Zweitens. Wir haben im Einzelplan 06 für das Hessische Ministerium der Finanzen ebenfalls einen deutlichen Ausbau des Personals vorgesehen, der dafür sorgen wird, dass die Steuerfahndung und die Betriebsprüfer verstärkt werden. Wir haben 35 neue Stellen im Bereich der Internationalisierung des Steuerrechts. Wir haben im Haushalt weitere 35 neue Anwärterstellen zugunsten der Steuerfahndung vorgesehen. Das ist eine signifikante Stärkung unserer Steuerverwaltung. Meine sehr verehrten Damen und Herren, das möchte ich hier ausdrücklich hervorheben.

(Beifall bei der CDU und dem BÜNDNIS 90/DIE GRÜNEN)

Die hessische Steuerverwaltung ist bereits sehr schlagkräftig. Sie kann im Kampf gegen die Steuerkriminalität im Vergleich der Bundesländer auf durchaus beachtliche Erfolge verweisen. Was Sie auch nicht erwähnt haben, was ich aber deutlich machen möchte, ist: Gerade im Bereich der Betriebsprüfer wurde in den letzten zehn Jahren rund 25 % mehr Personal eingesetzt. Auch das ist eine Verstärkung der Steuerverwaltung.

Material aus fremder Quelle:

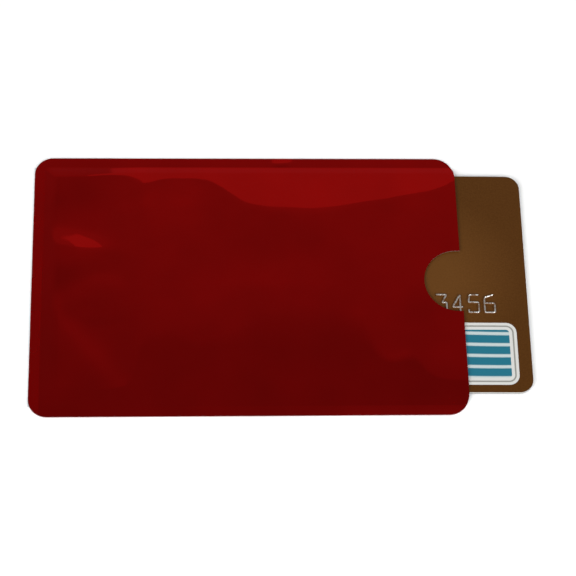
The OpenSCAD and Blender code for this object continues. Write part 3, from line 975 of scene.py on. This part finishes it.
def add_soft_light(scene, name, place, target, size, brightness):
    """A rectangular light of the given brightness, turned towards a point."""
    data = bpy.data.lights.new(name, "AREA")
    data.shape = "RECTANGLE"
    data.size = size[0]
    data.size_y = size[1]
    data.energy = brightness * math.pi * size[0] * size[1]
    light = bpy.data.objects.new(name, data)
    light.location = place
    light.rotation_euler = (target - place).to_track_quat("-Z", "Y").to_euler()
    light.visible_camera = False
    scene.collection.objects.link(light)


def set_camera(scene):
    """The camera looks down at 65 degrees from 0.44 m away, a little from the left, rolled by 7 degrees."""
    elevation = math.radians(CAMERA_ELEVATION)
    azimuth = math.radians(CAMERA_AZIMUTH)
    roll = math.radians(CAMERA_ROLL)
    back = Vector((math.sin(azimuth) * math.cos(elevation), -math.cos(azimuth) * math.cos(elevation),
                   math.sin(elevation)))
    level = (-back).cross(Vector((0, 0, 1))).normalized()
    upright = level.cross(-back)
    right = level * math.cos(roll) + upright * math.sin(roll)
    up = upright * math.cos(roll) - level * math.sin(roll)
    data = bpy.data.cameras.new("camera")
    data.lens = CAMERA_LENS
    data.sensor_width = CAMERA_SENSOR
    data.clip_start = 0.01
    camera = bpy.data.objects.new("camera", data)
    turn = Matrix((right, up, back)).transposed().to_4x4()
    camera.matrix_world = Matrix.Translation(CAMERA_TARGET + back * CAMERA_DISTANCE * MM) @ turn
    scene.collection.objects.link(camera)
    scene.camera = camera


class CARDSLEEVE_PT_panel(bpy.types.Panel):
    """Steps and settings of the card sleeve"""
    bl_idname = "CARDSLEEVE_PT_panel"
    bl_label = "Card Sleeve"
    bl_space_type = "VIEW_3D"
    bl_region_type = "UI"
    bl_category = "Card Sleeve"

    def draw(self, context):
        layout = self.layout
        for step in STEPS:
            layout.operator(step.bl_idname)
        for group in (sleeve_settings(), card_settings(), stage_settings()):
            box = layout.box()
            for name in group.__annotations__:
                box.prop(group, name)


GROUPS = (CARDSLEEVE_PG_sleeve, CARDSLEEVE_PG_card, CARDSLEEVE_PG_stage)
STEPS = (CARDSLEEVE_OT_front_panel, CARDSLEEVE_OT_welds, CARDSLEEVE_OT_card_sheets, CARDSLEEVE_OT_card_back,
         CARDSLEEVE_OT_antenna, CARDSLEEVE_OT_chip_module, CARDSLEEVE_OT_raised_digits,
         CARDSLEEVE_OT_printed_panel, CARDSLEEVE_OT_stage)


def register():
    for cls in (*GROUPS, *STEPS, CARDSLEEVE_PT_panel):
        bpy.utils.register_class(cls)
    bpy.types.Scene.card_sleeve = PointerProperty(type=CARDSLEEVE_PG_sleeve)
    bpy.types.Scene.card_in_sleeve = PointerProperty(type=CARDSLEEVE_PG_card)
    bpy.types.Scene.card_stage = PointerProperty(type=CARDSLEEVE_PG_stage)


def unregister():
    del bpy.types.Scene.card_stage
    del bpy.types.Scene.card_in_sleeve
    del bpy.types.Scene.card_sleeve
    for cls in reversed((*GROUPS, *STEPS, CARDSLEEVE_PT_panel)):
        bpy.utils.unregister_class(cls)


def main():
    register()
    bpy.ops.card_sleeve.front_panel()
    bpy.ops.card_sleeve.welds()
    bpy.ops.card_sleeve.card_sheets()
    bpy.ops.card_sleeve.card_back()
    bpy.ops.card_sleeve.antenna()
    bpy.ops.card_sleeve.chip_module()
    bpy.ops.card_sleeve.raised_digits()
    bpy.ops.card_sleeve.printed_panel()
    bpy.ops.card_sleeve.stage()


if __name__ == "__main__":
    main()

Wenn ich darauf hinweise, dass wir für 2017 650 neue Anwärter für den mittleren und höheren Dienst einstellen, dann ist das ebenfalls eine deutliche Stärkung. Bis zum Jahr 2019 sind das insgesamt 1.700 neue Anwärter im mittleren und gehobenen Dienst. Meine Damen und Herren, das ist eine gute Nachricht für die hessische Steuerverwaltung.

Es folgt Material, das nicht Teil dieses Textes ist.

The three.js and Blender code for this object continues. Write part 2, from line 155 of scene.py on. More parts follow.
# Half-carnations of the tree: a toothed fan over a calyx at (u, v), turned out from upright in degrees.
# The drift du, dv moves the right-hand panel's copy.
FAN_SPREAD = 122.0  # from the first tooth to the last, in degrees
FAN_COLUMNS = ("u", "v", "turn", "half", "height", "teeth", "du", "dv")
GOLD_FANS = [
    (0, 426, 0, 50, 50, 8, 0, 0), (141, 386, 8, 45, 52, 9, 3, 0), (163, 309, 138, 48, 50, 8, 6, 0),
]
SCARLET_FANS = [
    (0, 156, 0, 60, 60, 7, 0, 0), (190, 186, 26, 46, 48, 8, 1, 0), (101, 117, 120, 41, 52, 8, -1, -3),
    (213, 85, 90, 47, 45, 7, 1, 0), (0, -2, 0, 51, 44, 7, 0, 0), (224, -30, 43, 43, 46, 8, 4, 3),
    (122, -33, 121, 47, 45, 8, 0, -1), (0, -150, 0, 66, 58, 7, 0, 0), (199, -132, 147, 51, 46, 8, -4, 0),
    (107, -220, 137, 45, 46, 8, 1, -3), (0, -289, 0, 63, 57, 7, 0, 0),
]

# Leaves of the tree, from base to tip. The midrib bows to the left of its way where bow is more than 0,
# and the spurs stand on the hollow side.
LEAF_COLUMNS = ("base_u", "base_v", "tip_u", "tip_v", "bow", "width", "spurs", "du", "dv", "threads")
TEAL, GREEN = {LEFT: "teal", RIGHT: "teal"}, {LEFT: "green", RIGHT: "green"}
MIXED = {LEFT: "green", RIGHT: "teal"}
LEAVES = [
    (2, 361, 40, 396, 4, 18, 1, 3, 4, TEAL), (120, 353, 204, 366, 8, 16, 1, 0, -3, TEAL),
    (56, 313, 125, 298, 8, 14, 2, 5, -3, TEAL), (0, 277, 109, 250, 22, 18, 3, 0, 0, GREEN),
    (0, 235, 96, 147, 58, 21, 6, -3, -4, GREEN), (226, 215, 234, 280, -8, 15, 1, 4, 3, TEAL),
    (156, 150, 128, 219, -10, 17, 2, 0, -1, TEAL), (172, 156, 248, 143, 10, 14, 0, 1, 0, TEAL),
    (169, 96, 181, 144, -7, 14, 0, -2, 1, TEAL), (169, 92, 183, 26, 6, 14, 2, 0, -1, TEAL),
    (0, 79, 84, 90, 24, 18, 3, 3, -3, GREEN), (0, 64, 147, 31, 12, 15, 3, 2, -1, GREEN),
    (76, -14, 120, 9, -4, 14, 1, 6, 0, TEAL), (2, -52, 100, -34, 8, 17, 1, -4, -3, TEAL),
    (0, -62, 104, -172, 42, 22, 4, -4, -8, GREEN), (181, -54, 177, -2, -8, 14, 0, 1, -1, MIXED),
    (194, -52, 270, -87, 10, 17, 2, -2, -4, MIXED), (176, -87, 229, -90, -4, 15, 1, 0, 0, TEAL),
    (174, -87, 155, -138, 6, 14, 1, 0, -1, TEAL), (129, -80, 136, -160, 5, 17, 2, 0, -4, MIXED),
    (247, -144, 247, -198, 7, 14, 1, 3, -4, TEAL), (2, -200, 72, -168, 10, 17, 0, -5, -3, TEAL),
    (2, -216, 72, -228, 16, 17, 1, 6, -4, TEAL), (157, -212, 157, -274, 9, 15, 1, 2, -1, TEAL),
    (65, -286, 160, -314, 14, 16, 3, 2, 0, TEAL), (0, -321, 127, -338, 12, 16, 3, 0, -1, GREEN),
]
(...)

(Beifall bei der CDU und dem BÜNDNIS 90/DIE GRÜNEN)

Dieser Haushalt 2017 ist ein herausragendes Beispiel dafür, wie die Landespolitik angemessen auf aktuelle Herausforderungen reagiert.

(Günter Rudolph (SPD): So? Komisch!)

Die Schwerpunkte sind Sicherheit, Bildung, Arbeitsplätze und auch die Integration der Flüchtlinge.

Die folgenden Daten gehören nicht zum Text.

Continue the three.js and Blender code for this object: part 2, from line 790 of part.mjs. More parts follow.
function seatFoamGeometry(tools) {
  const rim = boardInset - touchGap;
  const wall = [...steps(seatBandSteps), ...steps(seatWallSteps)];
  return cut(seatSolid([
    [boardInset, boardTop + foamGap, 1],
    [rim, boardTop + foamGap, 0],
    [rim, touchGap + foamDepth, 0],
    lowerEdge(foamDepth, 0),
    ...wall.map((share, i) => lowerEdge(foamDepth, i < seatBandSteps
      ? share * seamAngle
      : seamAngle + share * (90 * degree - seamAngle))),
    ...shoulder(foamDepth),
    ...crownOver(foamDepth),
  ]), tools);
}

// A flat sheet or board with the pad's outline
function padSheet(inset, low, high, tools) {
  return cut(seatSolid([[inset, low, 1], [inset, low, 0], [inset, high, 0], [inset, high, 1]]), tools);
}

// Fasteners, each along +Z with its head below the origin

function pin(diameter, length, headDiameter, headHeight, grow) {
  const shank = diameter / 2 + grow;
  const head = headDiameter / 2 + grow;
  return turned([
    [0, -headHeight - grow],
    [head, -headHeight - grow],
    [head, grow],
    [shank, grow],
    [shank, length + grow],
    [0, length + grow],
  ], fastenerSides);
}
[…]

(Zuruf des Abg. Günter Rudolph (SPD))

Vor allen Dingen ist ein Markenzeichen – Herr Kollege Rudolph, hören Sie gut zu – die solide Finanzierung. Das ist die Handschrift von Schwarz-Grün und auch die Handschrift unseres Finanzministers Thomas Schäfer in diesem Haushalt.

(Beifall bei der CDU)

Das unterscheidet sich sehr deutlich von der Politik der leichten Hand der hessischen Sozialdemokratie. Leider ist Kollege Schäfer-Gümbel im Moment nicht da. Ich richte mich deswegen an Sie, Herr Kollege Schmitt; denn Sie haben es auch erwähnt, nämlich die Entnahme aus der allgemeinen Rücklage.

Wir haben durch ein Schreiben des Finanzministers vom 15. November, das er dem Landtag zugänglich gemacht hat, feststellen können, dass die allgemeine Rücklage erwartungsgemäß zum 1. Januar 2017 mit einem Betrag von 545 Millionen € ausgestattet sein wird. Der jetzige Haushaltsentwurf der Landesregierung sieht eine Entnahme von 198 Millionen € aus der allgemeinen Rücklage vor. Da ist dann noch ein verbleibender Betrag von 350 Millionen €. Das sind gut 1,2 % des gesamten Haushaltsvolumens. Das ist sicherlich eine zulässige Maßnahme.

Was aber macht hier die SPD? Die SPD reicht Haushaltsanträge von rund 443 Millionen € ein und finanziert das unter anderem durch Entnahmen aus der allgemeinen Rücklage in einer Höhe von knapp 290 Millionen € – Rest in der allgemeinen Rücklage: 60 Millionen €.

(Norbert Schmitt (SPD): Können Sie noch etwas dazu sagen?)

Meine lieben Kolleginnen und Kollegen von der SPD, die Rücklage auf magere 60 Millionen € zu verringern, ist unseriös und eine Plünderung der Rücklage.